CNG in a Land Cruiser? Well it’s purely his prerogative. He earns his own money, drives his own car, is OK with waiting in the queue for half an hour to get CNG, and above all, still has enough power to eat your Cultus for breakfast, make a u-turn and do it all over again day-in day-out. So no Mr. Wallace, you have no moral standing to judge him. You have a petrol driven Cultus/Civic/Corolla, good for you. He drives his LC on CNG, his call. Be and let be.
Now coming to the real question – Should I install CNG in my car?
That depends on a few factors.
What sort of traveling are we talking? What car is in question here? How much idling is involved? What kind of savings are you aiming at? How long do you plan to keep the car? How good are you with regular maintenance? Which city do you reside in and how much is the CNG availability.
If you drive 100 and above kilometers a day on your carburetor Cultus or Mehran, are often stuck in traffic with the AC on, and live in CNG available city, then CNG makes a very strong case.

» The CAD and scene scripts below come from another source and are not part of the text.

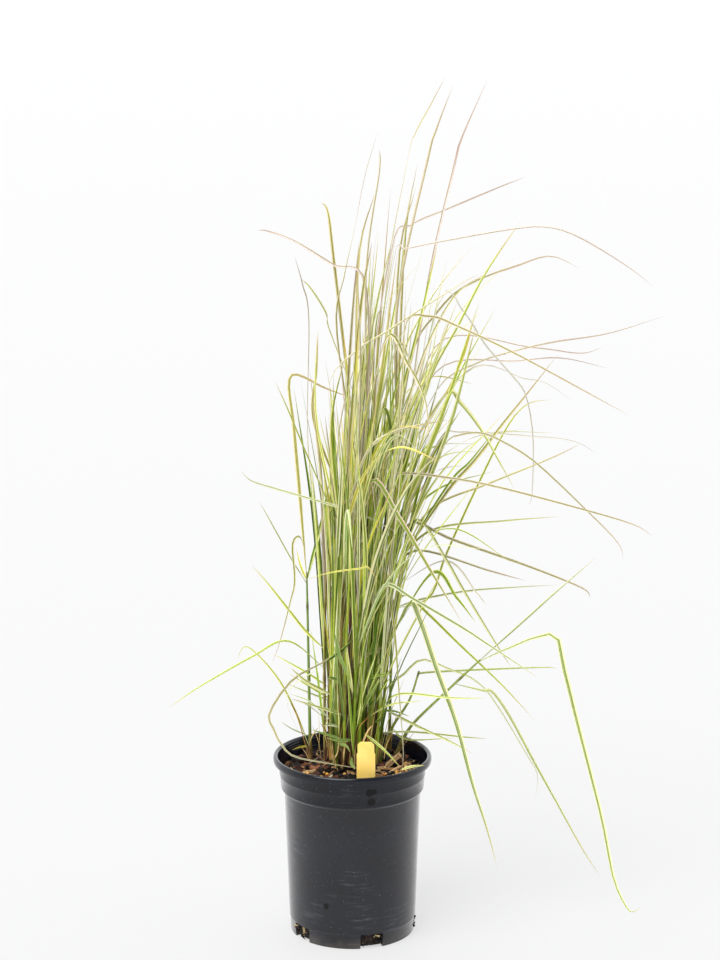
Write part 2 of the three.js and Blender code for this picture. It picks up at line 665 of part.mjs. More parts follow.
// On the first near stem, and with the first shift in depth, that leave it clear
function placeStray(stems, stray) {
  for (const stem of nearestStems(stems, stray[3][0])) {
    for (const shift of DEPTH_SHIFTS) {
      if (tryLeaf(stem, strayFrom(stem, stray, shift))) return;
    }
  }
}

function outward(azimuth) {
  const right = Math.cos(azimuth);
  return new THREE.Vector3(right < 0 ? right * LEFT_SHARE : right, Math.sin(azimuth), 0);
}

// A leaf that leaves its stem by a seeded rule: two ranks up the stem, steeper towards the top
function ruleLeaf(stem, rank, ease) {
  const last = stem.blades - 1;
  const share = rank === last ? 0.96 : 0.4 + (0.5 * rank) / last + between(-0.05, 0.05);
  const azimuth = stem.azimuth + Math.PI * (rank % 2) + between(-0.4, 0.4) * (1 + ease);
  const lean = radians(rank === last ? between(0, 4) : between(...LEAF_LEANS) + 6 * ease * draw());
  const length = between(...LEAF_LENGTHS) * (1 - 0.35 * ease);
  const arch = between(0, 0.12) * (1 + ease);
  const width = rank === last ? between(...LAST_LEAF_WIDTHS) : between(...LEAF_WIDTHS);
  const root = lineAt(stem.points, share);
  const ahead = lineAt(stem.points, Math.min(1, share + 0.04)).sub(lineAt(stem.points, share - 0.04));
  const out = outward(azimuth);
  const start = ahead.normalize().addScaledVector(out, Math.tan(lean)).normalize();
  const middle = root.clone().addScaledVector(start, length * 0.52);
  const tip = root.clone().addScaledVector(start, length);
  tip.addScaledVector(out, length * arch).addScaledVector(UP, -length * arch * 0.6);
  const turn = between(-70, 70);
  return { points: [root, middle, tip], width, roll: [between(-10, 10), turn] };
}

function growLeaves(stem) {
  for (let rank = 0; rank < stem.blades; rank++) {
    for (let attempt = 0; attempt < LEAF_TRIES; attempt++) {
      if (tryLeaf(stem, ruleLeaf(stem, rank, attempt / LEAF_TRIES))) break;
    }
  }
}

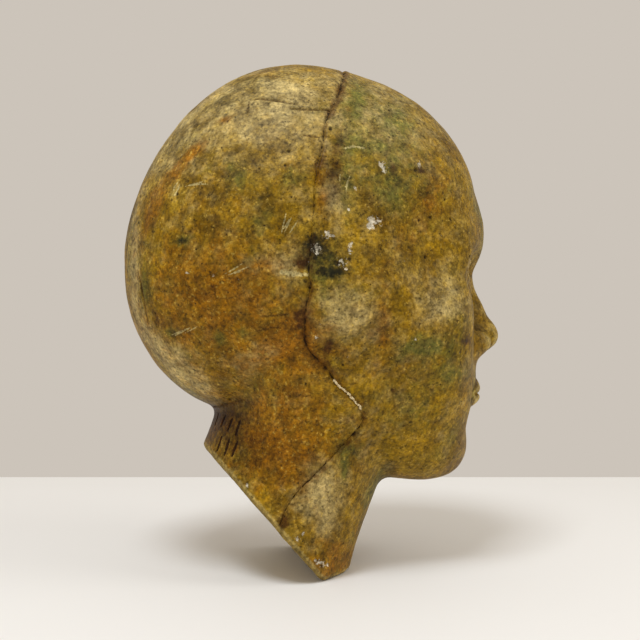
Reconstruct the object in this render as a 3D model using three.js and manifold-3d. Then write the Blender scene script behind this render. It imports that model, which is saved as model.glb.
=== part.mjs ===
// A life-size plaster head, smooth-skulled and without ears, cast in one piece.
// The neck is cut off obliquely from the nape down to the throat, and the head
// stands on a small flat at the neck's front tip.
//
// Millimetres. +X is the way the face looks, +Y the head's left, +Z up.
// The origin is the middle of the flat that the head stands on.

import * as THREE from 'three';
import { mergeVertices } from 'three/addons/utils/BufferGeometryUtils.js';
import Module from 'manifold-3d';

const wasm = await Module();
wasm.setup();

// How the head sits over its foot
const EAR_AHEAD = -14.1;        // the ear hole's place along X
const EAR_HEIGHT = 165.5;       // the ear hole's height above the foot
const NOD = 1.5;                // degrees that the face looks down
const CUT_SLOPE = 49.5;         // degrees that the cut under the neck rises towards the nape
const CUT_START = -11.2;        // where the sloping cut meets the foot, along X

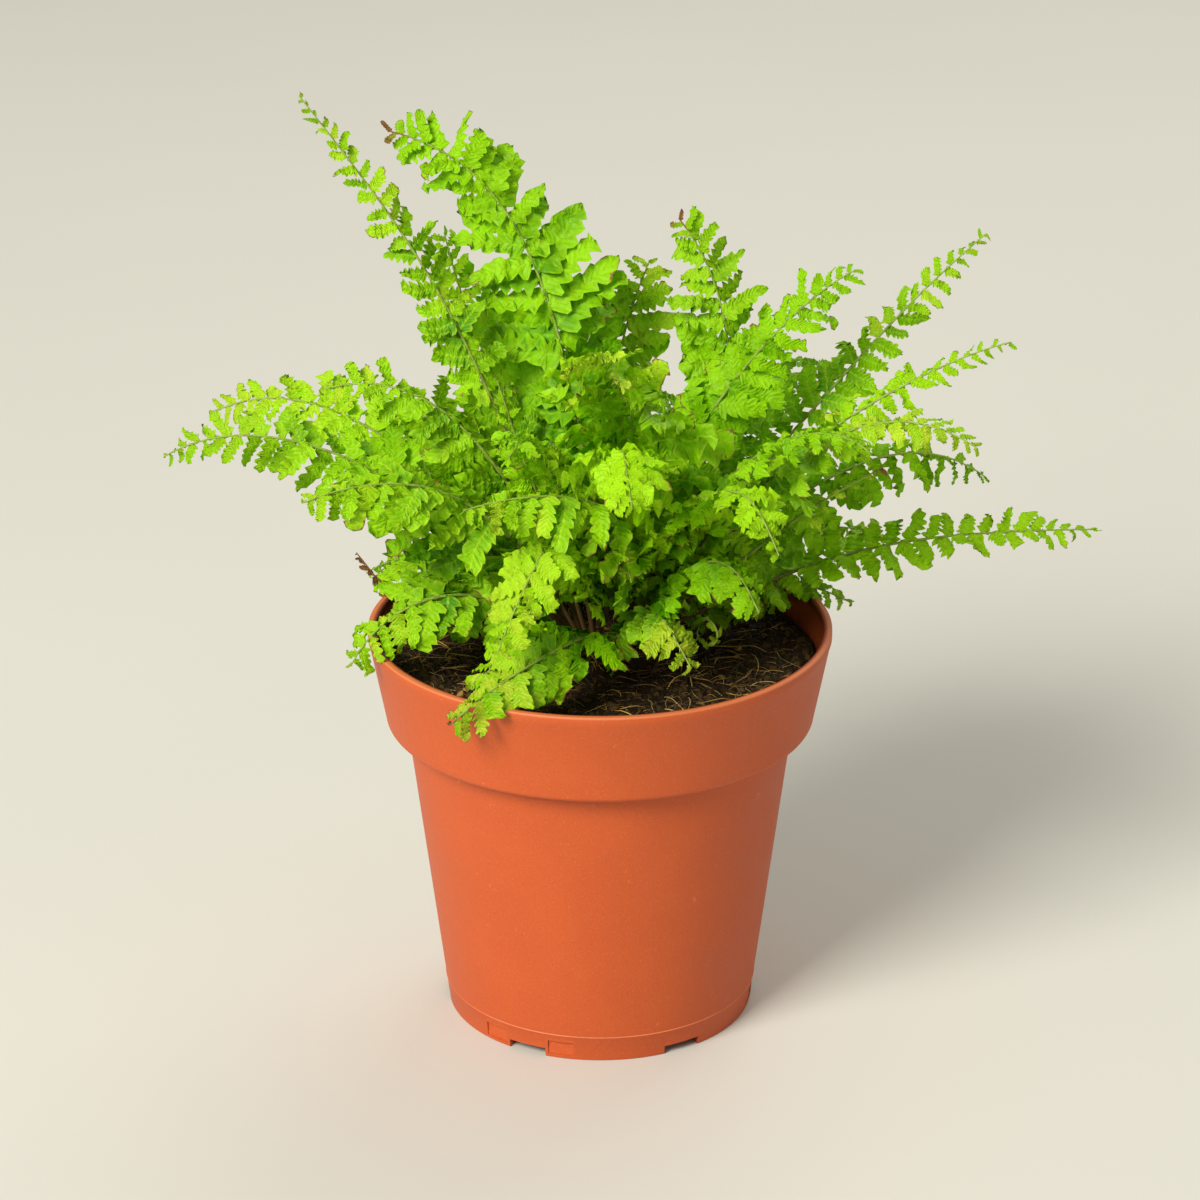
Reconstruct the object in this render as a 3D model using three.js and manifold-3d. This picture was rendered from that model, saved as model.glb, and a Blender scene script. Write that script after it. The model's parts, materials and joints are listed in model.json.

Just get a new/used CNG kit installed, add colder plugs and try maintaining it by driving a couple of km on petrol every once in a while.
If however you drive 50 kilometers a day on a Honda City, mostly on Kashmir Highway in the capital with very few CNG stations and huge queues, then it’s probably just not worth it. Your car already returns you excellent fuel economy, you will just be making a 10-20% improvement in fuel average at the cost of the whole hassle and sleepless nights.
Whatever you do, CNG or No-CNG, drive with care, and more importantly enjoy the driving process.